──────── DATASET EXCERPTS ────────
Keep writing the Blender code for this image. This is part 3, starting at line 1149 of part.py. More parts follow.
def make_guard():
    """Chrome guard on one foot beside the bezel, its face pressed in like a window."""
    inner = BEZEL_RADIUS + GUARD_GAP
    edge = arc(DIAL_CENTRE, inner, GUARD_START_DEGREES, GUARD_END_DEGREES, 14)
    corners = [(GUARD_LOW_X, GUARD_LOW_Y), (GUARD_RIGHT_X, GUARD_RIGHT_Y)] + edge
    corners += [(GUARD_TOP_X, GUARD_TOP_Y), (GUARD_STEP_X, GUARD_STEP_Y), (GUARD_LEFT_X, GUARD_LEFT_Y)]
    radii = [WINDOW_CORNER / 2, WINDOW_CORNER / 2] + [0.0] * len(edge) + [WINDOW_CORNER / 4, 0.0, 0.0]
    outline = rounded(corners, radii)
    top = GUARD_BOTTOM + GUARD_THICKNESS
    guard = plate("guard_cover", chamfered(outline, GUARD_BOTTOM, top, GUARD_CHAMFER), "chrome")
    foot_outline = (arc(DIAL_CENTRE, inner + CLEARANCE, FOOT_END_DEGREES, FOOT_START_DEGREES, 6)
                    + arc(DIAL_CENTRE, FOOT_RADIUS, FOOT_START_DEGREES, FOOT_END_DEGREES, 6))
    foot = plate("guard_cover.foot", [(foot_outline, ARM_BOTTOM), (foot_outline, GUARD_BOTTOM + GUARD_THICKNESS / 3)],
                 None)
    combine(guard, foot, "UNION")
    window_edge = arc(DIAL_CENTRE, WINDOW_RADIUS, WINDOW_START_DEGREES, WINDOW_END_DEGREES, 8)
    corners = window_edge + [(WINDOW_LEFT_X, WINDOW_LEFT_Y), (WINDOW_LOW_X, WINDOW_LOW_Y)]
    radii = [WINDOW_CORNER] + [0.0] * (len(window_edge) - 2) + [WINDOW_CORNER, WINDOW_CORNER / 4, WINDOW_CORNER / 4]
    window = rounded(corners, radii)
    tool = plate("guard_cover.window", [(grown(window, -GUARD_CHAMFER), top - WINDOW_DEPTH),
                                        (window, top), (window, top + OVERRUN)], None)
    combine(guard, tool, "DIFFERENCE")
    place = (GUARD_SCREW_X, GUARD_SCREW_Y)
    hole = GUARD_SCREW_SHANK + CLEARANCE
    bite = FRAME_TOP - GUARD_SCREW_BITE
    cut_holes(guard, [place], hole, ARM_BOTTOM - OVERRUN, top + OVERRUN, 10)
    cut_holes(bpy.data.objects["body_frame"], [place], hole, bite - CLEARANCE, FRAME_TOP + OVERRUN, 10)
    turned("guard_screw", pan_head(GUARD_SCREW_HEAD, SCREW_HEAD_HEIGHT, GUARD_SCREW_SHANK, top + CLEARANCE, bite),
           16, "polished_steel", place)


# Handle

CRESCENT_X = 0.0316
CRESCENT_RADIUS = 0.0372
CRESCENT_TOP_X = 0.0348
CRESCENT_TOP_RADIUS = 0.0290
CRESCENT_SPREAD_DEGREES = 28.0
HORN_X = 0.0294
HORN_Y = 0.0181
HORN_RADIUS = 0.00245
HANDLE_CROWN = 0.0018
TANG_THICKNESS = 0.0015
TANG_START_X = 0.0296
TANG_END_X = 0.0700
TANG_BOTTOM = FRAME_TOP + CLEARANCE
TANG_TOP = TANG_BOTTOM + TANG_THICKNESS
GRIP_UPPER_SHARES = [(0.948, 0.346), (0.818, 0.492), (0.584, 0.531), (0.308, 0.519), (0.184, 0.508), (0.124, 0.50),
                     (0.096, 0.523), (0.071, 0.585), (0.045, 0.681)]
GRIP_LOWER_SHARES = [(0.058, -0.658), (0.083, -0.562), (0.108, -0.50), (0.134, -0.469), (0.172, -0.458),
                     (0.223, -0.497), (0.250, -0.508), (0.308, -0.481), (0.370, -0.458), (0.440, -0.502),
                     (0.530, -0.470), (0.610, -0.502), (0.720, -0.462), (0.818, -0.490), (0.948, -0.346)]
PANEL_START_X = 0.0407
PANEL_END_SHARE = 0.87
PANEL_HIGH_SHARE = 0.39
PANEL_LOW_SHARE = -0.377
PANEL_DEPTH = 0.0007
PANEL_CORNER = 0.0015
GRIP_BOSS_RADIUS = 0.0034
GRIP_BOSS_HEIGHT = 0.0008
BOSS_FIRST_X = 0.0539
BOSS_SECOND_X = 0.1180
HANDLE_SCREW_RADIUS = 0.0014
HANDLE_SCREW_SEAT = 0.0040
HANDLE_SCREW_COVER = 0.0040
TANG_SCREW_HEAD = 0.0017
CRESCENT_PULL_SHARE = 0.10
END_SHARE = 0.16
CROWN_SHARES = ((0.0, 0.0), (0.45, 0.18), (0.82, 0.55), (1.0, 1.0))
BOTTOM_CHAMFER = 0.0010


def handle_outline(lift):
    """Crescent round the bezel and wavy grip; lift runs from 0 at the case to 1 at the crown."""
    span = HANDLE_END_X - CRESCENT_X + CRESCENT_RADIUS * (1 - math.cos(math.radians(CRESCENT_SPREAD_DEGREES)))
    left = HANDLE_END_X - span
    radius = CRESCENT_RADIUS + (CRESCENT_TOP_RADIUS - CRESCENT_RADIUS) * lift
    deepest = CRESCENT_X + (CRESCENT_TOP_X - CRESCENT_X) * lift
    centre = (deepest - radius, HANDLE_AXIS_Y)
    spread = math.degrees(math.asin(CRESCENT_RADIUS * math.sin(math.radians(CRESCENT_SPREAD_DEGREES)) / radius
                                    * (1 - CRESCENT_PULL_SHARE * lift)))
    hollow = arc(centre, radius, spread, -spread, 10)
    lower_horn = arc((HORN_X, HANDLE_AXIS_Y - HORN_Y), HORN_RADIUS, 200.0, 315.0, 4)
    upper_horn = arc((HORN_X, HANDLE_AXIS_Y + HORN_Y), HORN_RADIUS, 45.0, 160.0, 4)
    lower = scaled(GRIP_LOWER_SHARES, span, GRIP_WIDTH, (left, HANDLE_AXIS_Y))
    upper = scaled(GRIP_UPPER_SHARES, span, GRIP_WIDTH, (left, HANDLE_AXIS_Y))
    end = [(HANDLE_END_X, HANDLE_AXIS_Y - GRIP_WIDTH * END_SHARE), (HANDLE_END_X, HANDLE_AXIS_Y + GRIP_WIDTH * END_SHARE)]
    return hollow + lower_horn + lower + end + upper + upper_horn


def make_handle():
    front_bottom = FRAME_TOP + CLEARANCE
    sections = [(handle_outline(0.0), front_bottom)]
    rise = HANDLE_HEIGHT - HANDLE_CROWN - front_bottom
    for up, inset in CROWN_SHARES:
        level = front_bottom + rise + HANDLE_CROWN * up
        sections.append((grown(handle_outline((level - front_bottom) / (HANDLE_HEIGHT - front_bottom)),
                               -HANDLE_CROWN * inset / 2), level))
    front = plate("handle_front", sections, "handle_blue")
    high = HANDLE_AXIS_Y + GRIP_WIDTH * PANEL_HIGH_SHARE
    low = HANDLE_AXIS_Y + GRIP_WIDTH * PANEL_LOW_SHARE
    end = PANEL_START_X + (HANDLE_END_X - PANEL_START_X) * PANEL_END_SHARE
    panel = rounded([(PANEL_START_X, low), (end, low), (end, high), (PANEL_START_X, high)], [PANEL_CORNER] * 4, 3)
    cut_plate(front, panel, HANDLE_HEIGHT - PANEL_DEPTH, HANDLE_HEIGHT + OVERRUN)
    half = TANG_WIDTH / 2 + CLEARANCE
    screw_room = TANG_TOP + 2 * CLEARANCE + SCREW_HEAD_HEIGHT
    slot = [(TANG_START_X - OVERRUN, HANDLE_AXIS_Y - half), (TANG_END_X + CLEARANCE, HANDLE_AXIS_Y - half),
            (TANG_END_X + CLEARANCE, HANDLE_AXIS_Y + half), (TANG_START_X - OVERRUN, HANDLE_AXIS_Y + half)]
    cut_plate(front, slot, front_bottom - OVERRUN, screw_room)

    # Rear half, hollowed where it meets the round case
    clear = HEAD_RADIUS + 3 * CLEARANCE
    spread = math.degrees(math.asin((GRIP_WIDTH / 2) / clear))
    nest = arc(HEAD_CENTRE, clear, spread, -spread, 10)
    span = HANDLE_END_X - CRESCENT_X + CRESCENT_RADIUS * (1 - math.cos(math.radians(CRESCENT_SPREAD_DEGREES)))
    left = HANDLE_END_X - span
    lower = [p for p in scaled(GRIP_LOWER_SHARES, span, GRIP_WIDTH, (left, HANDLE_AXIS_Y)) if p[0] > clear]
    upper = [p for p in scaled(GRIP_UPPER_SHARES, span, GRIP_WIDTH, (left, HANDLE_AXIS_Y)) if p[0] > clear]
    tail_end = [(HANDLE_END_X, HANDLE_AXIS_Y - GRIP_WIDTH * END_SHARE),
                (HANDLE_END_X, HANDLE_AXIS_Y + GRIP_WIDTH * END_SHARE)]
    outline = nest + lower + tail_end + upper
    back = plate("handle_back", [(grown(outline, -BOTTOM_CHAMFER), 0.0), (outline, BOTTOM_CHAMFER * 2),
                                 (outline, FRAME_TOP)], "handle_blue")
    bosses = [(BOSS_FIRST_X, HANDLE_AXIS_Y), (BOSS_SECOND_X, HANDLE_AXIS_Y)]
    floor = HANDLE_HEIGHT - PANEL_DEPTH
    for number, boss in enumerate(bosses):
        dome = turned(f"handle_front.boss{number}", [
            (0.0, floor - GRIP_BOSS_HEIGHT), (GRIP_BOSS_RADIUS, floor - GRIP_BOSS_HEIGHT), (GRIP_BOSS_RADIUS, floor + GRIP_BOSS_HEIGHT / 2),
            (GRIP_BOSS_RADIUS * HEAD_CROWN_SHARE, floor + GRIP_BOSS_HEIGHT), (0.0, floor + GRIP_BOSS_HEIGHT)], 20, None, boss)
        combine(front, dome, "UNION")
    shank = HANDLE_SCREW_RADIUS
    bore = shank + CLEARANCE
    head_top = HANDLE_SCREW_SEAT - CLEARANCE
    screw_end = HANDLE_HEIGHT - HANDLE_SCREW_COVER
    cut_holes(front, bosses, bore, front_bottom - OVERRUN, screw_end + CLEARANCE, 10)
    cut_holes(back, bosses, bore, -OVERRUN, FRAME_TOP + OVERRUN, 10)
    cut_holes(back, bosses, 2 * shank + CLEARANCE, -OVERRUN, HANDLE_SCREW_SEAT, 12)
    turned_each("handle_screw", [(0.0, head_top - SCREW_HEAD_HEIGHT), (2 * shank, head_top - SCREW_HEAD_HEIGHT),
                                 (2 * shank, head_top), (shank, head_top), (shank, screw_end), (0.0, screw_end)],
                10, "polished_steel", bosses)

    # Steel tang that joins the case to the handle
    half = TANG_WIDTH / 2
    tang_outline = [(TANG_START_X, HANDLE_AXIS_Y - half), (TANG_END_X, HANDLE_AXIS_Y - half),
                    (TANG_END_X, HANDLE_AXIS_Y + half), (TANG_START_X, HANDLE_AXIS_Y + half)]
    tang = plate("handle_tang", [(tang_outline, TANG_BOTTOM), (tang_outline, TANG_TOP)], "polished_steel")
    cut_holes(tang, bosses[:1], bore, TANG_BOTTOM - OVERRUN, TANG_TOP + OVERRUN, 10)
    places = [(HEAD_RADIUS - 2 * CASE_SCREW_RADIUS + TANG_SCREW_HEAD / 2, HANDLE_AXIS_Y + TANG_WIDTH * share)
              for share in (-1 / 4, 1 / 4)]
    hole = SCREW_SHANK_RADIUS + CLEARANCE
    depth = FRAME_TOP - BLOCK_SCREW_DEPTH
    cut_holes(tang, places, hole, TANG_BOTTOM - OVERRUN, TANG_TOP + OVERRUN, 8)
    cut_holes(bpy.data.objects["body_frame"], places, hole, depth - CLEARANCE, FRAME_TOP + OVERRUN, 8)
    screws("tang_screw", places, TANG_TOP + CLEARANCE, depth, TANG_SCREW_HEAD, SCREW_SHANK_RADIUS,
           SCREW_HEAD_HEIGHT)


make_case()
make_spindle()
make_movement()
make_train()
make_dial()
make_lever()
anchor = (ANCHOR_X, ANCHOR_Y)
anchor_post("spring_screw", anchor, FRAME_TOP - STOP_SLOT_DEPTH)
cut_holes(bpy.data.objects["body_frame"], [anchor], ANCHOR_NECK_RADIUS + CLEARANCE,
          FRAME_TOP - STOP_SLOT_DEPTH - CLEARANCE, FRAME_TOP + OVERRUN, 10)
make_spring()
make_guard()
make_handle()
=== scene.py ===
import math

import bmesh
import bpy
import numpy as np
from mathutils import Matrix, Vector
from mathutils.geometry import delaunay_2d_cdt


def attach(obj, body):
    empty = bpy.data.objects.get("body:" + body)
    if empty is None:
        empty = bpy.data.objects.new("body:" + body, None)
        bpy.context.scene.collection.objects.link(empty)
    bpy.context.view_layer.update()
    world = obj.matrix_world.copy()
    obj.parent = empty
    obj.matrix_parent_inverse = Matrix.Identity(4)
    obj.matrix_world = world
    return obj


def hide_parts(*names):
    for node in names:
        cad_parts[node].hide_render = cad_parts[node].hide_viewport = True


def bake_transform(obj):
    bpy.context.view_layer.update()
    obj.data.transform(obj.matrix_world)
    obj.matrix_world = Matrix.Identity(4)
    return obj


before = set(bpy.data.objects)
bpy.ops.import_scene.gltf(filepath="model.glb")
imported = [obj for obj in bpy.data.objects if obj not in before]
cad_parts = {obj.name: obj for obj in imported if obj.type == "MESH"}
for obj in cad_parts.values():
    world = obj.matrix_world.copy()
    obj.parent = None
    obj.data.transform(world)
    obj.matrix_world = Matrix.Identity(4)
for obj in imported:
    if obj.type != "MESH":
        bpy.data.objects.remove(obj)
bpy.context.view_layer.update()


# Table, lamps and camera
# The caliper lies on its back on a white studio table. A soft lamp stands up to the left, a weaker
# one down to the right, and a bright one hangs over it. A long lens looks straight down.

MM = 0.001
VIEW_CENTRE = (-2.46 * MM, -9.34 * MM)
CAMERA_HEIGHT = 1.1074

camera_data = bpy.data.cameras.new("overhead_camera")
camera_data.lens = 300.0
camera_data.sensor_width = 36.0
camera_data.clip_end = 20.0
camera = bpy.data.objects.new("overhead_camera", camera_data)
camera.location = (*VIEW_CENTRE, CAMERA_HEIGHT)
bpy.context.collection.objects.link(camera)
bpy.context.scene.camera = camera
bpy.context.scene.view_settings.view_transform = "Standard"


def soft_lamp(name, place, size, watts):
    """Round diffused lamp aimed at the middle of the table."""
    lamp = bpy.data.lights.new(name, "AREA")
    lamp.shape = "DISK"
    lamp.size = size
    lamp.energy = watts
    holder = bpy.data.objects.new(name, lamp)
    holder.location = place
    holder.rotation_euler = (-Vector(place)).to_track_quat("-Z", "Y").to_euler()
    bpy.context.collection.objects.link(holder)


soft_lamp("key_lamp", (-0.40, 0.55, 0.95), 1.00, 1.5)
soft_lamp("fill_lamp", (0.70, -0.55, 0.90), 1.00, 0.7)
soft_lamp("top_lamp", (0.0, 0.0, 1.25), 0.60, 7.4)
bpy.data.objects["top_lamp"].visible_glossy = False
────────
──────── DATASET EXCERPTS ────────
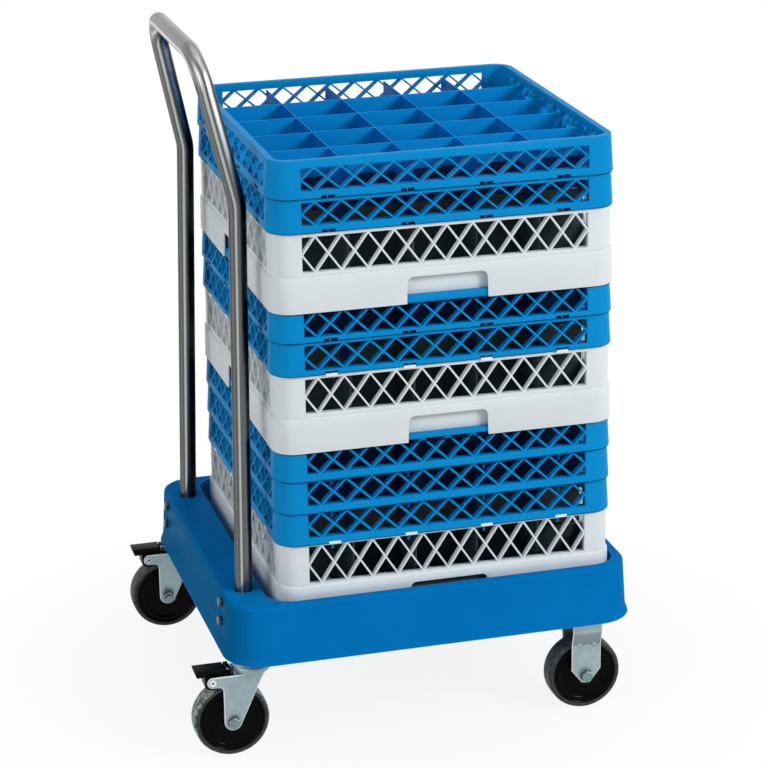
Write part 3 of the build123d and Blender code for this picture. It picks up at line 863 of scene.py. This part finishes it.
────────
TASK TO COMPLETE: Quote exactly the lines running from the line with "make_case()" through the line with "CAMERA_HEIGHT = 1.1074", both ends included, and nothing more.

CORRECT OUTPUT:
make_case()
make_spindle()
make_movement()
make_train()
make_dial()
make_lever()
anchor = (ANCHOR_X, ANCHOR_Y)
anchor_post("spring_screw", anchor, FRAME_TOP - STOP_SLOT_DEPTH)
cut_holes(bpy.data.objects["body_frame"], [anchor], ANCHOR_NECK_RADIUS + CLEARANCE,
          FRAME_TOP - STOP_SLOT_DEPTH - CLEARANCE, FRAME_TOP + OVERRUN, 10)
make_spring()
make_guard()
make_handle()
=== scene.py ===
import math

import bmesh
import bpy
import numpy as np
from mathutils import Matrix, Vector
from mathutils.geometry import delaunay_2d_cdt


def attach(obj, body):
    empty = bpy.data.objects.get("body:" + body)
    if empty is None:
        empty = bpy.data.objects.new("body:" + body, None)
        bpy.context.scene.collection.objects.link(empty)
    bpy.context.view_layer.update()
    world = obj.matrix_world.copy()
    obj.parent = empty
    obj.matrix_parent_inverse = Matrix.Identity(4)
    obj.matrix_world = world
    return obj


def hide_parts(*names):
    for node in names:
        cad_parts[node].hide_render = cad_parts[node].hide_viewport = True


def bake_transform(obj):
    bpy.context.view_layer.update()
    obj.data.transform(obj.matrix_world)
    obj.matrix_world = Matrix.Identity(4)
    return obj


before = set(bpy.data.objects)
bpy.ops.import_scene.gltf(filepath="model.glb")
imported = [obj for obj in bpy.data.objects if obj not in before]
cad_parts = {obj.name: obj for obj in imported if obj.type == "MESH"}
for obj in cad_parts.values():
    world = obj.matrix_world.copy()
    obj.parent = None
    obj.data.transform(world)
    obj.matrix_world = Matrix.Identity(4)
for obj in imported:
    if obj.type != "MESH":
        bpy.data.objects.remove(obj)
bpy.context.view_layer.update()


# Table, lamps and camera
# The caliper lies on its back on a white studio table. A soft lamp stands up to the left, a weaker
# one down to the right, and a bright one hangs over it. A long lens looks straight down.

MM = 0.001
VIEW_CENTRE = (-2.46 * MM, -9.34 * MM)
CAMERA_HEIGHT = 1.1074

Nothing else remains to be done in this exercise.